The triple integral of a (scalar-valued) function $\dlsi(\vc{x})$ over a three-dimensional solid $\dlv$ is written as \begin{align*} \iiint_\dlv \dlsi \, dV. \end{align*} One physical interpretation is the mass of a solid with density given by $\dlsi$.

We have encountered three alternatives to evaluate the integral.

  1. We can compute the integral directly in terms of the original variables $x$, $y$, and $z$. In this case, $dV = dx\,dy\,dz$.

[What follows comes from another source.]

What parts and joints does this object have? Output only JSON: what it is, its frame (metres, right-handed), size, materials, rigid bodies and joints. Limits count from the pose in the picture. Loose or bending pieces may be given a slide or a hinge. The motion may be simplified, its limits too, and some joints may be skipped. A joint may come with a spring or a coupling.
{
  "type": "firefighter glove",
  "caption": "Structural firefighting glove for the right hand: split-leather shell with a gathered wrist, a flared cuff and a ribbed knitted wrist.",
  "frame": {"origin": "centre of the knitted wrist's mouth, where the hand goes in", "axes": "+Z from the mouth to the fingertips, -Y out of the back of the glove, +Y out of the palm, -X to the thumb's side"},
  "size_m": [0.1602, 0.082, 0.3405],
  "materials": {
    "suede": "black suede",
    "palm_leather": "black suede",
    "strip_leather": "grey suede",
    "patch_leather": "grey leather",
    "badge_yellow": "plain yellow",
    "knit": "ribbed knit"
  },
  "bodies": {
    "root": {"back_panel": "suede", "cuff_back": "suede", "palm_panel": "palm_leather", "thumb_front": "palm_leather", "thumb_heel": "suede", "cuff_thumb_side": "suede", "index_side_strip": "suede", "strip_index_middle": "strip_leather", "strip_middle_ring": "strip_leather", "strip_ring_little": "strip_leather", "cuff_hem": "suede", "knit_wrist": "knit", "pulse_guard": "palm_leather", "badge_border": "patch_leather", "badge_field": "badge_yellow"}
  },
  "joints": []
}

  2. We can compute the integral by changing to the variables $\cvarfv$, $\cvarsv$, and $\cvartv$ by finding a function $(x,y,z) = \vc{T}(\cvarfv,\cvarsv,\cvartv)$. Then the integral is \begin{align*} \iiint_\dlv \dlsi\, dV = \left.\iiint_{\dlv^{\textstyle *}}\right. \dlsi(\vc{T}(\cvarfv,\cvarsv,\cvartv)) \left| \det \jacm{\vc{T}}(\cvarfv,\cvarsv,\cvartv) \right| d\cvarfv\,d\cvarsv\,d\cvartv, \end{align*} where $\dlv$ is parametrized by $(x,y,z)=\vc{T}(\cvarfv,\cvarsv,\cvartv)$ for $(\cvarfv,\cvarsv,\cvartv)$ in $\dlv^{\textstyle *}$. We sometimes write the determinant of the matrix of partial derivatives of $\vc{T}(\cvarfv,\cvarsv,\cvartv)$ as $\displaystyle \det \jacm{\vc{T}}(\cvarfv,\cvarsv,\cvartv) = \pdiff{(x,y,z)}{(\cvarfv,\cvarsv,\cvartv)}$.

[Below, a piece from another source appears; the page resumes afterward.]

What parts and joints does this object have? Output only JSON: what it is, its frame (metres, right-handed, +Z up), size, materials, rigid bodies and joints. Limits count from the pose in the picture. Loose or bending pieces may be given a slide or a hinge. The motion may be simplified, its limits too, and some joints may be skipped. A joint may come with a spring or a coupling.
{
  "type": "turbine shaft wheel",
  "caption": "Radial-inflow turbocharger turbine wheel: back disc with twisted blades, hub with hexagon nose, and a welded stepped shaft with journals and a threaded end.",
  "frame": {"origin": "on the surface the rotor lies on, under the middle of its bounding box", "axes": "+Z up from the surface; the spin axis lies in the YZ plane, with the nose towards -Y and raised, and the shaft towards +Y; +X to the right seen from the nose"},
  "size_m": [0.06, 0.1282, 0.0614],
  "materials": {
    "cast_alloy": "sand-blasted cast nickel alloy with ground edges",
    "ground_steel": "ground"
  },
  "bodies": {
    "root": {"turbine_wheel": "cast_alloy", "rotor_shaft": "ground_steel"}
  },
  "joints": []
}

  3. If $\dlsi$ happens to be equal to $\div \dlvf$ for some vector field $\dlvf$, then we could use the divergence theorem to convert the triple integral into the surface integral of $\dlvf$ around the boundary of $\dlv$, which we denote $\partial \dlv$, \begin{align*} \iiint_\dlv \dlsi\, dV = \iiint_\dlv \div \dlvf\, dV = \sint{\partial \dlv}{\dlvf}. \end{align*}

    We usually think of the divergence theorem going the other way, i.e., converting a surface integral into a triple integral. One reason for this is that multivariable calculus student don't typically learn methods to find $\dlvf$ from $f$. We can use the divergence theorem to convert a triple integral into a surface integral only if we are told outright that $\dlsi = \div \dlvf$ and are given what $\dlvf$ is. But, if given a triple integral that looks like $\iiint_\dlv \div\dlvf \, dV$, we can immediately recognize that the divergence theorem is an option.